Cunard's Queen Mary 2 and Viking Ocean Cruises' Viking Orion not only teach about the stars in their onboard planetariums, but they regularly bring astronomers onboard to give presentations and lead stargazing sessions. Cunard partners with members of the U.K.'s Royal Astronomical Society, while Viking hires its own resident astronomers. During these official stargazing sessions, the astronomers will work with the captain to turn off some of the ship's exterior lights to create the darkness needed for excellent sky-watching. Princess Cruises also offers stargazing as part of its Discovery at Sea programming.
Other cruise lines might bring astronomy lecturers onboard select sailings, and there's a good chance they'll lead a stargazing session onboard.
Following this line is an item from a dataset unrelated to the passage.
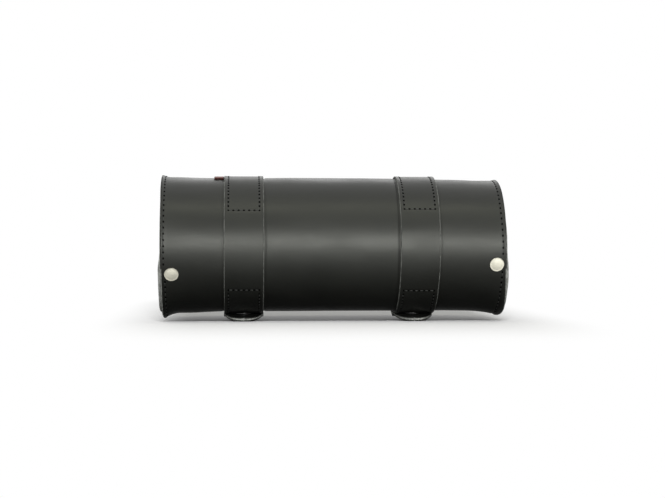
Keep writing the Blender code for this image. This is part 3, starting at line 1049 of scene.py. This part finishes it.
def hole_points(place, along, out):
    """A needle hole: a small lens in the seam's groove, painted black as the shade inside the hole."""
    across = along.cross(out).normalized()
    sides = 12
    length = NEEDLE_HOLE
    width = NEEDLE_HOLE * 0.94
    points = [place + out * 0.00030]
    for level, share in ((0.00026, 0.60), (0.00008, 1.0)):
        for j in range(sides):
            turn = math.tau * j / sides
            step = along * (length / 2 * share * math.cos(turn))
            step += across * (width / 2 * share * math.sin(turn))
            points.append(place + step + out * level)
    points.append(place - out * 0.0006)
    faces = []
    for j in range(sides):
        k = (j + 1) % sides
        faces.append((0, 1 + j, 1 + k))
        faces.append((1 + j, 1 + sides + j, 1 + sides + k, 1 + k))
        faces.append((1 + sides + j, 1 + 2 * sides, 1 + sides + k))
    return points, faces


def sew(name, rows, body):
    """All stitches of some rows as one piece, and their holes in the same piece."""
    points = []
    faces = []
    slots = []

    def add(part, number):
        base = len(points)
        points.extend(part[0])
        faces.extend(tuple(base + i for i in face) for face in part[1])
        slots.extend([number] * len(part[1]))

    for row in rows:
        for place, along, out in row:
            add(hole_points(place, along, out), 1)
        for (start, _, out), (end, _, other) in zip(row, row[1:]):
            add(thread_points(start, end, (out + other).normalized(), THREAD), 0)
    made = mesh_of(name, points, faces, (THREAD_BLACK, HOLE_PAINTED_SHADE), slots, 60.0)
    if body == "barrel":
        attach(made, "barrel")
    else:
        bend_with(made)


def sew_ends():
    """The seams that hold the end caps, and the line that goes on along the flap's sides."""
    for side in SIDES:
        rivet = RIVET_ANGLES[side]

        def line(angle):
            return seam_x(side, angle)

        def surface(angle):
            return BODY_RADIUS + sheet_shape(line(angle), angle) + seam_dent(line(angle), angle)

        upper = row_around(line, surface, rivet - 9.0, BACK_JOIN, SEAM_PITCH)
        lower = row_around(line, surface, rivet + 7.0, FLAP_EDGE - 18.0, SEAM_PITCH)
        sew(f"end_seam_front_{side}", [upper, lower], "front_flap")
        last = PANEL_EDGE - 360 + 3.0
        back = row_around(line, surface, BACK_JOIN, last, SEAM_PITCH)
        inside = row_around(line, lambda angle: CAP_WALL_INNER, rivet - 9.0, last, SEAM_PITCH)
        inside = [(place, along, -out) for place, along, out in inside]
        sew(f"end_seam_back_{side}", [back, inside], "barrel")


def sew_straps():
    """The stitch boxes: one over the top and down the back, and one that holds the end to the flap."""
    for side in SIDES:
        centre = STRAP_PLACES[side]
        inset = STRAP_WIDTH / 2 - BOX_INSET
        ends = (centre - inset, centre + inset)
        dent = strap_dent(side)
        wave = strap_wave(side)
        top = BOX_TOPS[side]
        low = BOX_LOWS[side]
        rows = []
        for angle in (top, low):

            def across(x):
                return STRAP_OUTER + wave(x, angle) + dent(x, angle)

            rows.append(row_across(angle, across, *ends, BOX_PITCH))
        back = []
        for x in ends:
            groove = STRAP_OUTER + dent(x, top - 10)

            def line(angle):
                return x

            def surface(angle):
                return groove + wave(x, angle)

            rows.append(row_around(line, surface, top, BACK_JOIN, BOX_PITCH)[1:])
            rows.append(row_around(line, surface, low, FLAP_EDGE - 6.0, BOX_PITCH)[1:])
            back.append(row_around(line, surface, BACK_JOIN, BACK_BOX_END, BOX_PITCH))
        sew(f"strap_stitches_front_{side}", rows, "front_flap")
        back.append(row_across(BACK_BOX_END, lambda x: STRAP_OUTER - 0.0001, *ends, BOX_PITCH))
        sew(f"strap_stitches_back_{side}", back, "barrel")


def sew_lip():
    half = HALF - DISH - CAP_THICKNESS - 0.006
    rows = [row_across(LIP_EDGE + 4.0, lambda x: LIP_OUTER, -half, half, SEAM_PITCH)]
    sew("lip_stitches", rows, "barrel")


# Stage


def seen_rays(tree):
    """1 for the rays that see the background: from the camera, and off or through shiny things."""
    rays = new_node(tree, "LightPath").outputs
    seen = rays["Is Camera Ray"]
    for kind in ("Is Glossy Ray", "Is Transmission Ray"):
        seen = new_node(tree, "Math", seen, rays[kind], operation="MAXIMUM").outputs["Value"]
    return seen


def mixed(tree, share, first, second):
    return new_node(tree, "MixShader", share, first, second).outputs["Shader"]


def beyond_patch(tree, middle, kept, sideways, first, last):
    """0 on a patch of the floor, rising to 1 between two distances from it."""
    place = new_node(tree, "TexCoord").outputs["Object"]
    start = (-sideways * middle[0], -middle[1], 0.0)
    edge = (sideways * kept[0], kept[1], 0.0)
    beyond = new_node(tree, "Mapping", Vector=place, Location=start, Scale=(sideways, 1.0, 0.0))
    for operation, *value in (("ABSOLUTE",), ("SUBTRACT", edge), ("MAXIMUM", (0.0, 0.0, 0.0))):
        beyond = new_node(tree, "VectorMath", beyond.outputs["Vector"], *value, operation=operation)
    length = new_node(tree, "VectorMath", beyond.outputs["Vector"], operation="LENGTH")
    far = new_node(tree, "MapRange", Value=length.outputs["Value"], From_Min=first, From_Max=last)
    far.interpolation_type = "SMOOTHSTEP"
    return far.outputs["Result"]


def make_floor():
    """A pale, slightly glossy floor that keeps the roll's shadow and turns white further away."""
    data = bpy.data.meshes.new("floor")
    corners = [(x * FLOOR_HALF, y * FLOOR_HALF, 0) for x, y in ((-1, -1), (1, -1), (1, 1), (-1, 1))]
    data.from_pydata(corners, [], [(0, 1, 2, 3)])
    floor = add_object("floor", data)
    made = bpy.data.materials.new("pale_floor")
    made.use_nodes = True
    tree = made.node_tree
    tree.nodes.clear()
    # Rays other than the camera's see the floor nearly black, except where it turns white in reflections:
    # painted shade.
    plain = new_node(tree, "BsdfPrincipled", Base_Color=FLOOR_PAINTED_SHADE, Roughness=FLOOR_ROUGH)
    bright = new_node(tree, "BsdfDiffuse", Color=FLOOR_SEEN).outputs["BSDF"]
    white = new_node(tree, "Emission").outputs["Emission"]
    far = beyond_patch(tree, *MIRRORED_FADE)
    mirrored = new_node(tree, "Math", far, seen_rays(tree), operation="MULTIPLY")
    others = mixed(tree, mirrored.outputs["Value"], plain.outputs["BSDF"], white)
    seen = mixed(tree, beyond_patch(tree, *FLOOR_FADE), bright, white)
    camera_ray = new_node(tree, "LightPath").outputs["Is Camera Ray"]
    new_node(tree, "OutputMaterial", Surface=mixed(tree, camera_ray, others, seen))
    data.materials.append(made)


def make_world():
    """A white backdrop that adds only a little light of its own."""
    world = bpy.data.worlds.new("studio")
    bpy.context.scene.world = world
    world.use_nodes = True
    tree = world.node_tree
    tree.nodes.clear()
    lit = new_node(tree, "Background", Color=1.0, Strength=WORLD_LIGHT).outputs["Background"]
    seen = new_node(tree, "Background", Color=1.0, Strength=1.0).outputs["Background"]
    new_node(tree, "OutputWorld", Surface=mixed(tree, seen_rays(tree), lit, seen))


def area_light(name, turn, rise, size, power, colour=(1.0, 1.0, 1.0)):
    """A soft box that faces the roll, at this many degrees to the right of the front and above the floor."""
    data = bpy.data.lights.new(name, "AREA")
    data.shape = "RECTANGLE"
    data.size, data.size_y = size
    data.energy = power
    data.color = colour
    lamp = add_object(name, data)
    side = math.radians(turn)
    up = math.radians(rise)
    toward = Vector((math.sin(side) * math.cos(up), -math.cos(side) * math.cos(up), math.sin(up)))
    lamp.location = Vector((0, 0, AXIS_Z)) + toward * LIGHT_DISTANCE
    lamp.rotation_euler = toward.to_track_quat("Z", "Y").to_euler()
    return lamp


LIGHT_DISTANCE = 2.3
# Soft boxes: turn, rise, width and height, power, and for one a slightly warm colour
LIGHTS = {
    "low_front_box": (0, 0, (1.8, 0.22), 20.0),
    "front_box": (0, 8, (1.8, 0.22), 9.0),
    "side_box": (36, 4, (1.2, 0.20), 12.0),
    "upper_front_box": (0, 16, (2.2, 0.36), 4.4),
    "high_box": (0, 65, (2.2, 0.36), 6.2, (1.0, 1.0, 0.84)),
    "back_box": (0, 150, (2.6, 0.50), 7.0),
}
# Lights the floor and matt surfaces alone, and throws the roll's shadow back
FILL_LIGHT = (-2, 29, (0.45, 0.35), 47.0)
WORLD_LIGHT = 0.32
FLOOR_HALF = 8.0
# The floor as reflections and bounce light see it: nearly black, a painted shade for the roll's shadow on the
# floor near it.
FLOOR_PAINTED_SHADE = 0.06
FLOOR_ROUGH = 0.30
FLOOR_SEEN = 0.82
# The floor keeps its shadow on a patch under and behind the roll and turns white further away, once for the
# camera and once in reflections: the patch's middle and half size, how much more a distance counts sideways,
# and the distances where the white starts and is full.
FLOOR_FADE = ((0.010, 0.200), (0.120, 0.200), 3.8, 0.06, 0.40)
MIRRORED_FADE = ((0.0, 0.200), (0.150, 0.200), 3.3, 0.02, 0.21)

# The photograph's view: a long lens at axis height, a little to the left of square
VIEW_TURN = 3.53
VIEW_DISTANCE = 1.364
FOCAL_PIXELS = 1500.0
FRAME_WIDTH = 665
SENSOR = 36.0
AIM_X = 0.00255
AIM_BELOW_AXIS = 0.0041


def make_camera():
    data = bpy.data.cameras.new("camera")
    data.sensor_width = SENSOR
    data.lens = SENSOR * FOCAL_PIXELS / FRAME_WIDTH
    camera = add_object("camera", data)
    turn = math.radians(VIEW_TURN)
    aim = Vector((AIM_X, 0, AXIS_Z - AIM_BELOW_AXIS))
    camera.location = aim + Vector((-math.sin(turn), -math.cos(turn), 0)) * VIEW_DISTANCE
    camera.rotation_euler = (math.pi / 2, 0, -turn)
    bpy.context.scene.camera = camera


def main():
    make_camera()
    make_sheet()
    make_lip()
    for side in SIDES:
        make_end_cap(side)
        make_strap(side)
        make_tongue(side)
        make_rivet(side)
        make_closure_cap(side)
    make_tab()
    finish_small_parts()
    sew_ends()
    sew_straps()
    sew_lip()
    make_floor()
    make_world()
    for name, values in LIGHTS.items():
        area_light(name, *values)
    area_light("fill_box", *FILL_LIGHT).visible_glossy = False
    bpy.context.scene.view_settings.view_transform = "Standard"


main()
Look for these guest speakers on long sailings or ones with many sea days. You can often find advance information about lecturers on a cruise line's website under the section on enrichment programming.
If you want to plan your cruise around celestial sights rather than land-based ones, look for an astronomy theme cruise. The most well known of these are total solar eclipse cruises, which position the ship in the best spot -- usually in the middle of an ocean -- to get unimpeded views of a total solar eclipse. While not technically about stars, you'll find astronomy experts onboard and likely some stargazing sessions during the trip.
If you want to see the northern lights, you could try your luck with a North Atlantic , Alaska or Scandinavia cruise after mid-August (when you once again have darkness late at night) and when there is little moonlight. Real enthusiasts choose one of Viking Ocean's "In Search of the Northern Lights" cruises to Norway in January, February or early March, or any of Hurtigruten's 12-day Norway cruises between October and March, when the sky is dark more than it's light.
Finally, look for one-off astronomy or space-themed cruises, such as Cunard's 2019 Space Week cruise.